• _Your objective_: Repeat everything in the material exactly.

• _Dataset excerpt_:
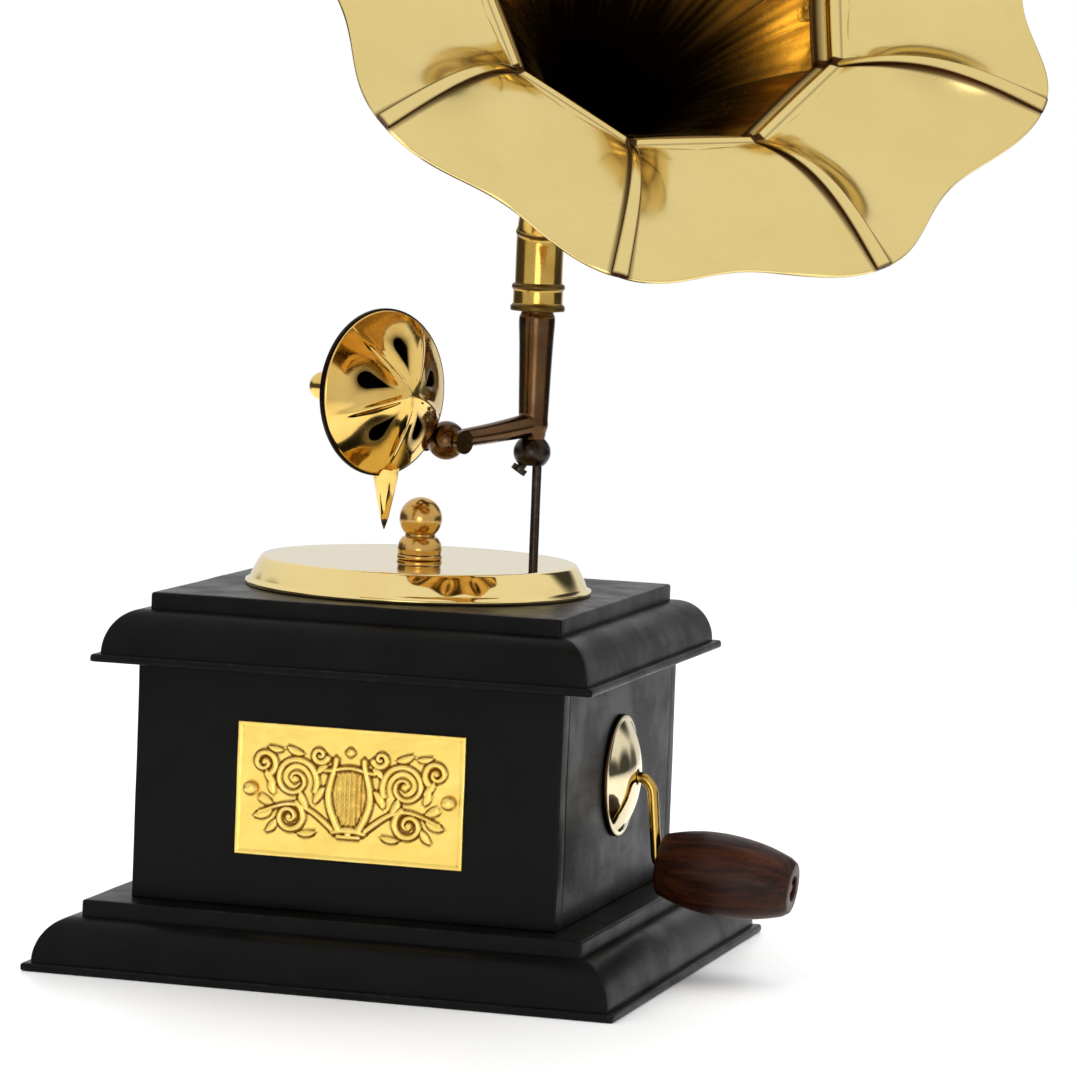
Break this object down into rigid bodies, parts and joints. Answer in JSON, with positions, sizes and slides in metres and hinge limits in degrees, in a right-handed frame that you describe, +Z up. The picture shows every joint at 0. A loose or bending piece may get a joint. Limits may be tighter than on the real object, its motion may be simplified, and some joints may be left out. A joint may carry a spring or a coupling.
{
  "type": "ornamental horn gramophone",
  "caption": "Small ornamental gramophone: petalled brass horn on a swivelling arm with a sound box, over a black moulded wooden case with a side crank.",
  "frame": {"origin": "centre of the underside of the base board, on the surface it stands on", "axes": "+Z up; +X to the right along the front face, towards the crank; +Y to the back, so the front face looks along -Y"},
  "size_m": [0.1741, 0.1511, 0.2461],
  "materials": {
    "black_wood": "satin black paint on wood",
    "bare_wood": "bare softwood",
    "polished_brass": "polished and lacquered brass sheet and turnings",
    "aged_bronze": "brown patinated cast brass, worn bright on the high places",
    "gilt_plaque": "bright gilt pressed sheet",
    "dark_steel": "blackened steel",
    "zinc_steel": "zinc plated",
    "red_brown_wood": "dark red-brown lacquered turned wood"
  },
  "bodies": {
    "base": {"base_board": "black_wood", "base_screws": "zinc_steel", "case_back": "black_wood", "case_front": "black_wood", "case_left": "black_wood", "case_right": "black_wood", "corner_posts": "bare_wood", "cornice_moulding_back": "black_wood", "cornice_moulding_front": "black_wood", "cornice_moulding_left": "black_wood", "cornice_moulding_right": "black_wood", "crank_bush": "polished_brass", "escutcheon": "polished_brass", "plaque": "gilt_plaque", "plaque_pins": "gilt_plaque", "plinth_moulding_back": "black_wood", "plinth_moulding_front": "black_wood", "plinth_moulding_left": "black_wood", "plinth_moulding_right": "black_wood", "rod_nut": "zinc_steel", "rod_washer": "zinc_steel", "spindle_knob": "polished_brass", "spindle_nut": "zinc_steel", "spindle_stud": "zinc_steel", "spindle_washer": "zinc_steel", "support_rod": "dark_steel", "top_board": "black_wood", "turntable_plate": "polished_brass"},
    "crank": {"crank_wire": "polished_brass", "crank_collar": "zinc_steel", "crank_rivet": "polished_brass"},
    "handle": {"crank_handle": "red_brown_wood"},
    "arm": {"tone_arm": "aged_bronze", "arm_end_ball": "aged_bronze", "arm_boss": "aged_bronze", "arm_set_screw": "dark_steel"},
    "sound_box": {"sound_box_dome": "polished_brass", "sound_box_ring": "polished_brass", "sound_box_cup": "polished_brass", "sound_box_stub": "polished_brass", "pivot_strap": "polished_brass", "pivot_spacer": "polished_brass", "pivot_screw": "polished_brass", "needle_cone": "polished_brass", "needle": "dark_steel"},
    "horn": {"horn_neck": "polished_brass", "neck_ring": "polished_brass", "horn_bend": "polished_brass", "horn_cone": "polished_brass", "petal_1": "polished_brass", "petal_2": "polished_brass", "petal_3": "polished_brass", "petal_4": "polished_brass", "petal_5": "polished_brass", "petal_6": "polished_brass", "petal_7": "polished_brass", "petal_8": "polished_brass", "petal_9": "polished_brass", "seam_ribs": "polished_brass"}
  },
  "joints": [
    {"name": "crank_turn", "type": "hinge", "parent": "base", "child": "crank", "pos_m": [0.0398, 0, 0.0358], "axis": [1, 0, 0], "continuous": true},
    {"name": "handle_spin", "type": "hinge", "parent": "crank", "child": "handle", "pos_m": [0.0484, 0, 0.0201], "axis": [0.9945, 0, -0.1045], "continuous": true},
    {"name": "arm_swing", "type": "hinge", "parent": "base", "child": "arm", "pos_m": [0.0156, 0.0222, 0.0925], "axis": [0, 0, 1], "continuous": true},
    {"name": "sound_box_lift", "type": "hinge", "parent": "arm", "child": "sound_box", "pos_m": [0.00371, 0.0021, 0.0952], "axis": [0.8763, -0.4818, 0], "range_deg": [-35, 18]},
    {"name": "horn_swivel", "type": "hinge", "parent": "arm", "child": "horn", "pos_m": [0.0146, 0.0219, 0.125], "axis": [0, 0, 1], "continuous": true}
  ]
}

• _Answer in full_:
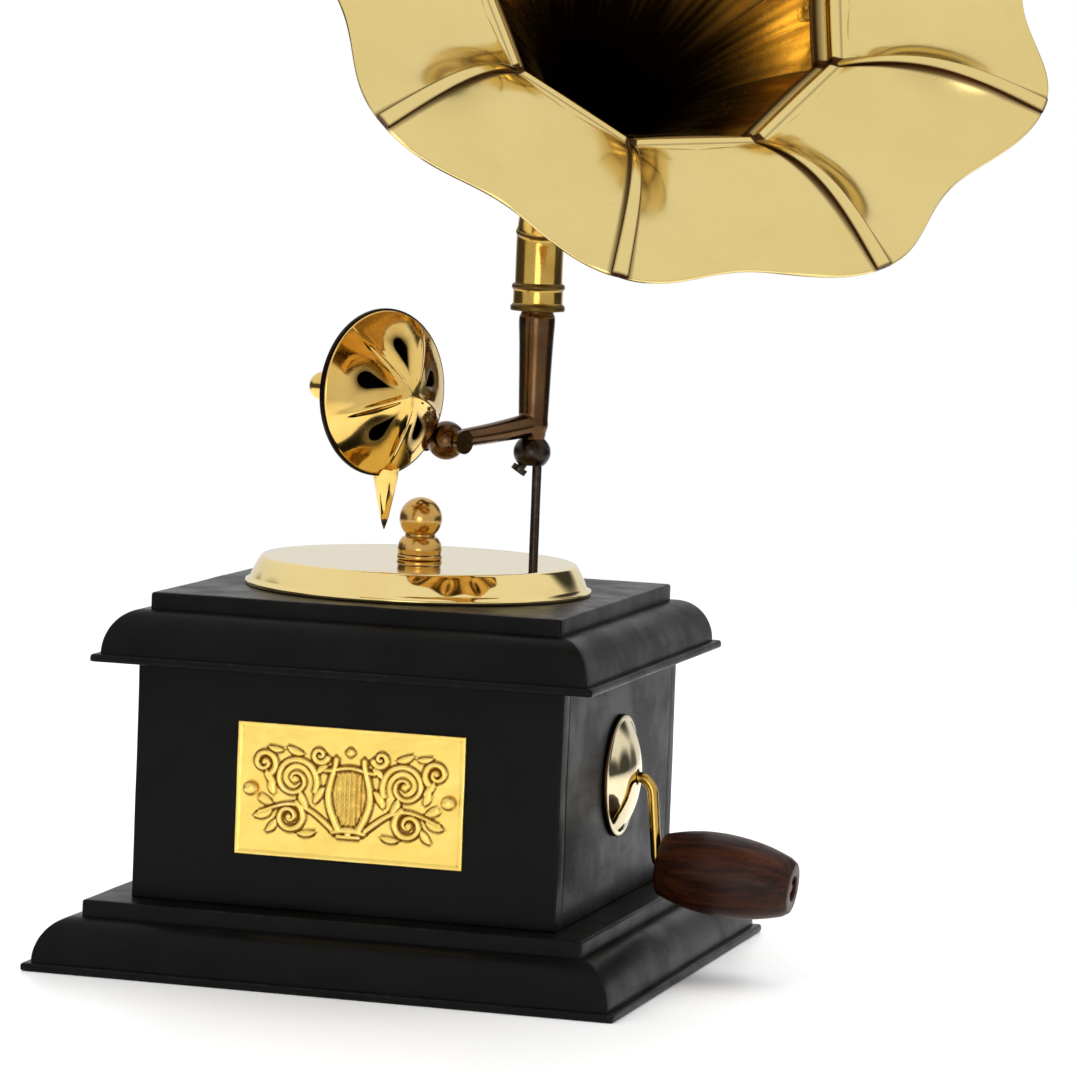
Break this object down into rigid bodies, parts and joints. Answer in JSON, with positions, sizes and slides in metres and hinge limits in degrees, in a right-handed frame that you describe, +Z up. The picture shows every joint at 0. A loose or bending piece may get a joint. Limits may be tighter than on the real object, its motion may be simplified, and some joints may be left out. A joint may carry a spring or a coupling.
{
  "type": "ornamental horn gramophone",
  "caption": "Small ornamental gramophone: petalled brass horn on a swivelling arm with a sound box, over a black moulded wooden case with a side crank.",
  "frame": {"origin": "centre of the underside of the base board, on the surface it stands on", "axes": "+Z up; +X to the right along the front face, towards the crank; +Y to the back, so the front face looks along -Y"},
  "size_m": [0.1741, 0.1511, 0.2461],
  "materials": {
    "black_wood": "satin black paint on wood",
    "bare_wood": "bare softwood",
    "polished_brass": "polished and lacquered brass sheet and turnings",
    "aged_bronze": "brown patinated cast brass, worn bright on the high places",
    "gilt_plaque": "bright gilt pressed sheet",
    "dark_steel": "blackened steel",
    "zinc_steel": "zinc plated",
    "red_brown_wood": "dark red-brown lacquered turned wood"
  },
  "bodies": {
    "base": {"base_board": "black_wood", "base_screws": "zinc_steel", "case_back": "black_wood", "case_front": "black_wood", "case_left": "black_wood", "case_right": "black_wood", "corner_posts": "bare_wood", "cornice_moulding_back": "black_wood", "cornice_moulding_front": "black_wood", "cornice_moulding_left": "black_wood", "cornice_moulding_right": "black_wood", "crank_bush": "polished_brass", "escutcheon": "polished_brass", "plaque": "gilt_plaque", "plaque_pins": "gilt_plaque", "plinth_moulding_back": "black_wood", "plinth_moulding_front": "black_wood", "plinth_moulding_left": "black_wood", "plinth_moulding_right": "black_wood", "rod_nut": "zinc_steel", "rod_washer": "zinc_steel", "spindle_knob": "polished_brass", "spindle_nut": "zinc_steel", "spindle_stud": "zinc_steel", "spindle_washer": "zinc_steel", "support_rod": "dark_steel", "top_board": "black_wood", "turntable_plate": "polished_brass"},
    "crank": {"crank_wire": "polished_brass", "crank_collar": "zinc_steel", "crank_rivet": "polished_brass"},
    "handle": {"crank_handle": "red_brown_wood"},
    "arm": {"tone_arm": "aged_bronze", "arm_end_ball": "aged_bronze", "arm_boss": "aged_bronze", "arm_set_screw": "dark_steel"},
    "sound_box": {"sound_box_dome": "polished_brass", "sound_box_ring": "polished_brass", "sound_box_cup": "polished_brass", "sound_box_stub": "polished_brass", "pivot_strap": "polished_brass", "pivot_spacer": "polished_brass", "pivot_screw": "polished_brass", "needle_cone": "polished_brass", "needle": "dark_steel"},
    "horn": {"horn_neck": "polished_brass", "neck_ring": "polished_brass", "horn_bend": "polished_brass", "horn_cone": "polished_brass", "petal_1": "polished_brass", "petal_2": "polished_brass", "petal_3": "polished_brass", "petal_4": "polished_brass", "petal_5": "polished_brass", "petal_6": "polished_brass", "petal_7": "polished_brass", "petal_8": "polished_brass", "petal_9": "polished_brass", "seam_ribs": "polished_brass"}
  },
  "joints": [
    {"name": "crank_turn", "type": "hinge", "parent": "base", "child": "crank", "pos_m": [0.0398, 0, 0.0358], "axis": [1, 0, 0], "continuous": true},
    {"name": "handle_spin", "type": "hinge", "parent": "crank", "child": "handle", "pos_m": [0.0484, 0, 0.0201], "axis": [0.9945, 0, -0.1045], "continuous": true},
    {"name": "arm_swing", "type": "hinge", "parent": "base", "child": "arm", "pos_m": [0.0156, 0.0222, 0.0925], "axis": [0, 0, 1], "continuous": true},
    {"name": "sound_box_lift", "type": "hinge", "parent": "arm", "child": "sound_box", "pos_m": [0.00371, 0.0021, 0.0952], "axis": [0.8763, -0.4818, 0], "range_deg": [-35, 18]},
    {"name": "horn_swivel", "type": "hinge", "parent": "arm", "child": "horn", "pos_m": [0.0146, 0.0219, 0.125], "axis": [0, 0, 1], "continuous": true}
  ]
}